Но если уж ребенок выживал (а выживали, естественно, наиболее сильные и крепкие), а затем, став взрослым, не погибал на войне (еще один фактор низкой средней продолжительности жизни), то ничто не мешало ему дожить до весьма преклонного возраста. Никто, думается, не будет спорить с тем, что экологические условия в античности и в целом в доиндустриальную эпоху были несравненно более благоприятными для человека, нежели ныне.
Далее, ритм жизни был более неторопливым, размеренным, что уменьшало количество стрессовых ситуаций, которые, как известно, тоже негативно влияют на продолжительность жизни. Могут сказать, что источником стресса для людей античности были постоянные войны. Однако, как ни парадоксально, война не порождала стресса именно потому, что она была нормой жизни. Нормальная, привычная ситуация вообще, как правило, не может выступать источником стресса. Поясним свою мысль предельно бытовым примером, с которым сталкивались многие. Для человека, который привык спать допоздна, необходимость встать очень рано приводит к стрессу и зачастую выбивает его из колеи на целый день. Тот же, для кого ранний подъем является привычной нормой, не испытывает по этому поводу никакого дискомфорта.
Постоянное употребление в умеренных дозах разбавленного виноградного вина также укрепляло здоровье людей.

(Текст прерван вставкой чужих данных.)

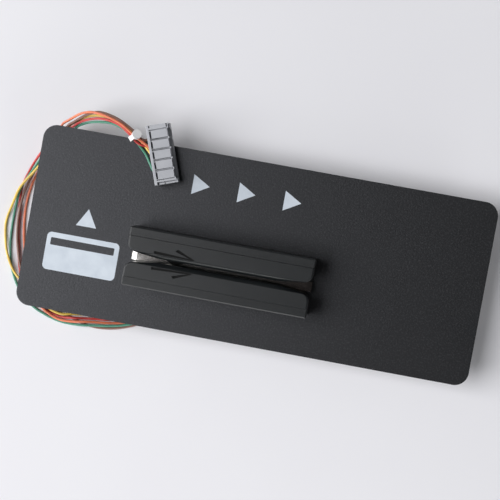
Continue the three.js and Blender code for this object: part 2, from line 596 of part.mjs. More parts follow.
// A thin ribbon from the head's back over the spring to the decoder board.
function headFlexCable() {
  const half = 0.1;
  const middle = [[HEAD.x + 2.6, 6], [HEAD.x + 4.4, 6], [HEAD.x + 6.6, 9.1], [2, 9.1]];
  const near = middle.map(([x, y]) => [x, y - half]);
  const far = middle.map(([x, y]) => [x, y + half]).reverse();
  const shape = new THREE.Shape([...near, ...far].map(([x, y]) => new THREE.Vector2(x, y)));
  const ribbon = new THREE.ExtrudeGeometry(shape, { depth: 2, bevelEnabled: false });
  place(reader, 'head_flex_cable', ribbon.translate(0, 0, 19), FINISH.polyimide);
}

// ---- Decoder board ------------------------------------------------------------------------

function decoderBoard() {
  const { x0, x1, y0, y1, z0, z1 } = BOARD;
  place(reader, 'decoder_board', block([x0, x1], [y0, y1], [z0, z1]), FINISH.board);
  const seat = y1 + GAP;
  const chip = block([9, 16], [seat, seat + 1.4], [13.5, 20.5]);
  place(reader, 'decoder_chip', chip, FINISH.chip);
  const capacitor = block([22, 25.5], [seat, seat + 1.9], [15.5, 18.3]);
  place(reader, 'filter_capacitor', capacitor, FINISH.tantalum);
  const half = (HEADER.pitch * 5) / 2;
  const header = block(
    [HEADER.x - half, HEADER.x + half],
    [HEADER.y0, HEADER.y1],
    [HEADER.z0, HEADER.z1],
  );
  place(reader, 'wire_header', header, FINISH.headerPlastic);
  for (const [colour, points] of Object.entries(TAIL_ROUTES)) {
    const tail = wireTube(points, WIRE_RADIUS, 10);
    place(reader, `wire_tail_${colour}`, tail, WIRE_FINISH[colour]);
  }
}

// ---- Harness ------------------------------------------------------------------------------

function harnessWires() {
  for (const [colour, points] of Object.entries(WIRE_ROUTES)) {
    const wire = wireTube(points, WIRE_RADIUS, WIRE_STEPS);
    place(group, `wire_${colour}`, wire, WIRE_FINISH[colour]);
  }
}

function cableTie() {
  const { inner, outer, width, head, depth } = TIE;
  const ring = [
    [inner, -width / 2], [outer, -width / 2], [outer, width / 2], [inner, width / 2],
    [inner, -width / 2],
  ];
  const bore = bar(inner, [-head, head], [0, 0], 'z', 28);
  const reach = [inner + 0.1, inner + 0.1 + depth];
  const knob = bar(head / 2, reach, [0, 0], 'x', 24);
  const tie = cut(join(turned(ring, [0, 0], 28), knob), bore);
  const mesh = place(group, 'cable_tie', tie, FINISH.nylon);
  const across = new THREE.Vector3(0, 0, 1).cross(TIE_HEADING).negate();
  across.applyAxisAngle(TIE_HEADING, -THREE.MathUtils.degToRad(TIE_HEAD_LIFT));
  const up = new THREE.Vector3().crossVectors(TIE_HEADING, across);
  mesh.quaternion.setFromRotationMatrix(new THREE.Matrix4().makeBasis(across, up, TIE_HEADING));
  mesh.position.set(TIE.x, TIE.y, TIE.z);
}

const plugWays = () =>
  Array.from({ length: PLUG.ways }, (_, i) => ((PLUG.ways - 1) / 2 - i) * PLUG_PITCH);

function connectorHousing() {
  const [w, l] = [PLUG.width / 2, PLUG.length / 2];
  const body = block([-w, w], [-l, l], [0, PLUG.height]);
  const inside = l - PLUG_RAIL.endWall;
  const underRail = block(
    [-w - 1, PLUG_RAIL.underTo],
    [-inside, inside],
    [-1, PLUG_RAIL.underHeight],
  );
  const { x0, halfWidth, z0, z1, wireZ } = PLUG_CAVITY;
  const padLeft = PLUG_RAIL.width - w;
  const cuts = plugWays().flatMap((y) => [
    block([x0, w + 1], [y - halfWidth, y + halfWidth], [z0, z1]),
    bar(WIRE_RADIUS + 0.2, [PLUG_RAIL.underTo - 1, x0 + 1], [y, wireZ], 'x', 12),
    block([padLeft, padLeft + 0.9], [y - 1.8, y + 1.6], [5.6, PLUG.height + 1]),
    block([padLeft, w - 1.3], [y + 2.0, y + 2.45], [PLUG.height - 1.3, PLUG.height + 1]),
    block([w - 1.3, w + 1], [y - 2, y + 2.1], [PLUG.height - 3, PLUG.height + 1]),
  ]);
  const lowerEdge = block([padLeft, w + 1], [-l - 1, -l + 1.3], [PLUG.height - 0.8, PLUG.height + 1]);
  place(plug, 'connector_housing', cut(body, underRail, lowerEdge, ...cuts), FINISH.greyPlastic);
}

function connectorContacts() {
  const { x0, halfWidth, z0, z1 } = PLUG_CAVITY;
  const side = halfWidth - GAP;
  plugWays().forEach((y, i) => {
    const box = block(
      [x0 + GAP, PLUG.width / 2 - 0.6],
      [y - side, y + side],
      [z0 + GAP, z1 - GAP],
    );
    const pinWay = block([2, PLUG.width], [y - 0.8, y + 0.8], [z0 + 0.8, z1 - 0.8]);
    place(plug, `connector_contact_${i + 1}`, cut(box, pinWay), FINISH.tin);
  });
}

// ---- Assembly -----------------------------------------------------------------------------

frontPanel();
panelStuds();
panelScrews();
cableGrommet();
readerBase();
headSideRail();
guideSideRail();
sideCover('cover_head_side', 1);
sideCover('cover_guide_side', -1);
wearStrip();
threadedInserts();
baseScrews();
magneticHead();
headCradle();
headLeafSpring();
headFlexCable();
decoderBoard();
harnessWires();
cableTie();
connectorHousing();
connectorContacts();

export default group;
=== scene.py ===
"""Card swipe reader on a flat black front panel, with its five-wire harness.

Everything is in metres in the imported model's frame: X runs along the panel in the swipe
direction, Y to its top edge and Z out of its front. The studs' tips stand on the floor.
"""

import json
import math

import bmesh
import bpy
from mathutils import Matrix, Vector


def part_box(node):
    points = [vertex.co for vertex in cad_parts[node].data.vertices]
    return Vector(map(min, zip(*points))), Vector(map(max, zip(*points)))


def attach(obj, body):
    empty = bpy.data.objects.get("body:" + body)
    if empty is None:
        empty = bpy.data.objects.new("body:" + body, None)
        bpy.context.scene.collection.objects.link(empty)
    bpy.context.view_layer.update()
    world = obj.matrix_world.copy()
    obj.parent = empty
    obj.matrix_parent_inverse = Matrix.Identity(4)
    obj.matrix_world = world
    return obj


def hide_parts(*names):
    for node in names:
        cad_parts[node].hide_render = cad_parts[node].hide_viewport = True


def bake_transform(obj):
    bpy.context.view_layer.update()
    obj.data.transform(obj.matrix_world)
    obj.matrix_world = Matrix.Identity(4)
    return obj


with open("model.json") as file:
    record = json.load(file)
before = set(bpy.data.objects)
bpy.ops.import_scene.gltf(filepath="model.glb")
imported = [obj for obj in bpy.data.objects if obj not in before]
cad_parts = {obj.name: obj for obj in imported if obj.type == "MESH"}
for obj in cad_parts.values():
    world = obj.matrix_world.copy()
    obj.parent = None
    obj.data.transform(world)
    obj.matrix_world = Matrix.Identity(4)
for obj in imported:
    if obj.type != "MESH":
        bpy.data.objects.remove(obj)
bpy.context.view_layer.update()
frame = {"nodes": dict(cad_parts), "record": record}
NODES = frame["nodes"]
PANEL_BODY, CARRIER_BODY, HEAD_BODY = "panel_assembly", "head_carrier", "read_head"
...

Все это приводило к тому, что бодрая и деятельная старость была не менее, а пожалуй, и более частым явлением, чем в нашу эпоху
.
Итак, когда Сократ подчеркивает, что он — старик, в этом, по всей вероятности, тоже следует видеть проявление его знаменитой иронии. Но в общем позиция философа ясна и последовательна. Характерно, однако, что все эти контраргументы на доводы Критона он привадит лишь под самый конец разговора. Большая же часть диалога посвящена иному. «Босоногий мудрей» отказывается бежать из Афин не только потому, что не хочет срамиться под конец жизни, и не только потому, что это может навлечь неприятности на его друзей, организовавших побег. Главное для него то, что бегство означало бы нарушение законов государства. А этого Сократ никогда не делал, не желает делать и на сей раз.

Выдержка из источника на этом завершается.